Writing Shorties with Scrivener

Well, and novels too, but Scrivener is just great for short-story writing.

Keeping Track of WIP
I have all the stories in one project, listed in the binder. I can move them about, and file them, according to their markets (and thus easily work on a pre-sorted batch that need to be in the same style). I colour-code/label them according to their state of completion/progress.

Keeping Track of Subs
I keep submission (and, er, rejection) dates on each individual synopsis card. Thus, I can see at a glance, on the corkboard, everything I need to know about the stories in my ‘subbed’ folder: where they’ve been, where they are now (as a status stamped across the card), when they went, and the format in which I subbed them. I also keep details of competitions in the research folder, linked to stories that have been subbed, and vice versa. So, again, with a glance at the comps corkboard, I can see deadlines, what I’ve sent (or am thinking of sending), when I sent it, and when the results will be announced.

I can link to each document from my submission schedule, so there is never any doubt about which story I’ve logged - even if the title has been changed in the meantime (which happens a lot).

So, I’m the smug one, with no scrappy schedule-strewn piece of paper, who keeps perfect track of where everything is… and has never (touch wood) subbed the same story to two magazines at the same time. Index cards you can’t lose. Yey!!

Links & Splitting the Window
I use the split window to (mostly) view support documents: it’s great to be able to open a panel above a story plan, and browse a list of names while reading a character’s mini-bio.

As well as the internal links mentioned (in the subbing section) above, I add relevant urls to the ‘document references’ list, enabling me to keep direct track of research I have done for, say, a story referring to antique jewellery. I can then open any reference text/photos/webpages while I write in the panel below.

I use the ‘project references’ list for linking to submission guidelines for each magazine.

Notes & Annotations
I use the ‘document notes’ panel for feedback from from proof-readers (I use the highlighter to isolate particularly important comments). I also use the notes for those ideas not relevant enough to warrant an annotation. I love annotations too, for inline write-this-bit-later notes.

Snapshots
My markets are so diverse that a rejected story needs (sometimes heavy) editing before it goes out again. Snapshots allow me to store a copy of how each story was subbed to each magazine, without cluttering up the binder.

Conclusion
I could go on, at even greater length, about all the other things I love about Scrivener, but all it comes to is that Scrivener is perfect for what I do. There is really nothing more to say.

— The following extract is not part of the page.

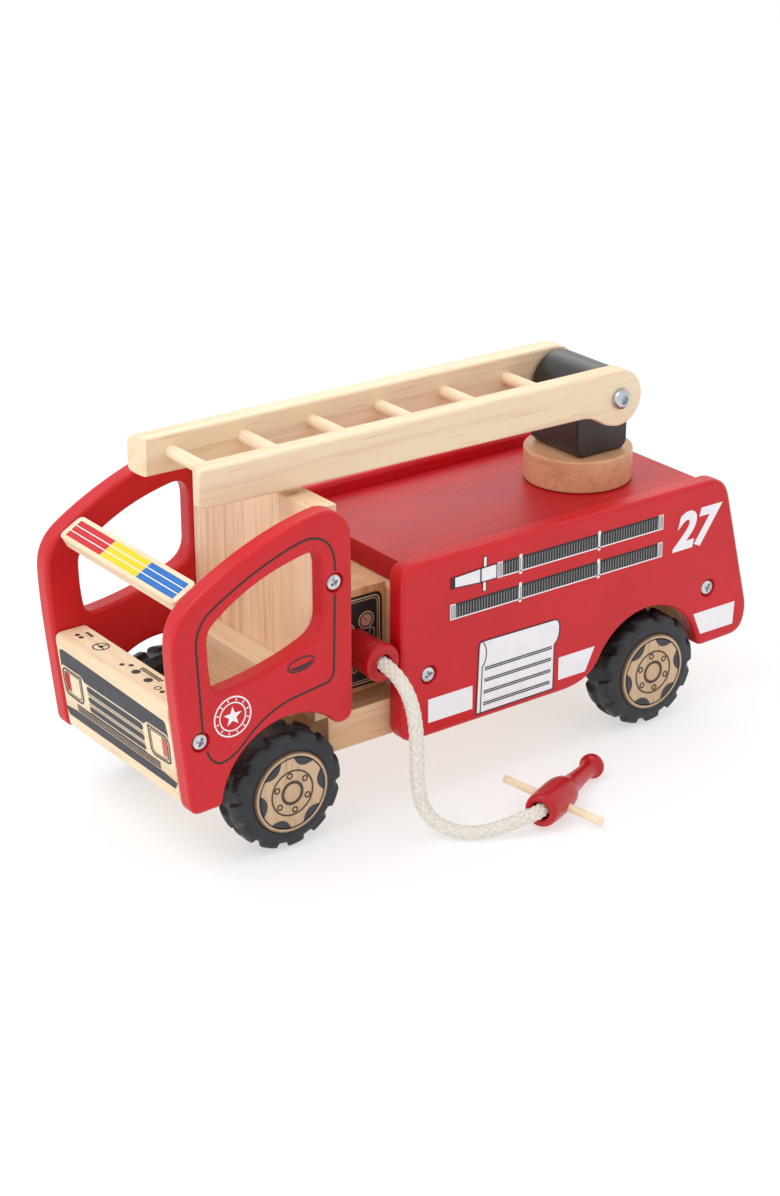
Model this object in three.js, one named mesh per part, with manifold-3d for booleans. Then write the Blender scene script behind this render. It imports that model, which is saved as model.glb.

Wow, thanks for that. I submitted a short story to a magazine the other day and for a minute was wondering if I’d sent it there before. Now using your system of putting such information in the synopsis, I can be sure that I won’t ever do that. Thanks once again.

…I actually just started doing this last week before you posted this. I use the label coloring to indicate ones that need more work, siblings, or are ready to go; and I’ve put the magazine and submission/rejection dates in the card synopsis section.

:laughing:

Not that I’ve sent that much out. Most of my “finished” “short stories” are really vignettes or cheesy things I wrote as a teen that I don’t think I’ll ever inflict on an editor.

-Dee

Leigh,

When you get a moment and if so inclined, it would be helpful to see a couple of screen shots of your sub/tracking system in action. :smiley:

I prefer to devote a different project to each review, short story, or novel I write. I just feel each work should live in its own space, well separated by the others.

As for submission tracking, I use a dedicated document inside the Research folder (for longer projects, I create an Admin folder).

I see there are two different ways of thinking organization: those who like to keep everything together, and those who prefer everything has its own light.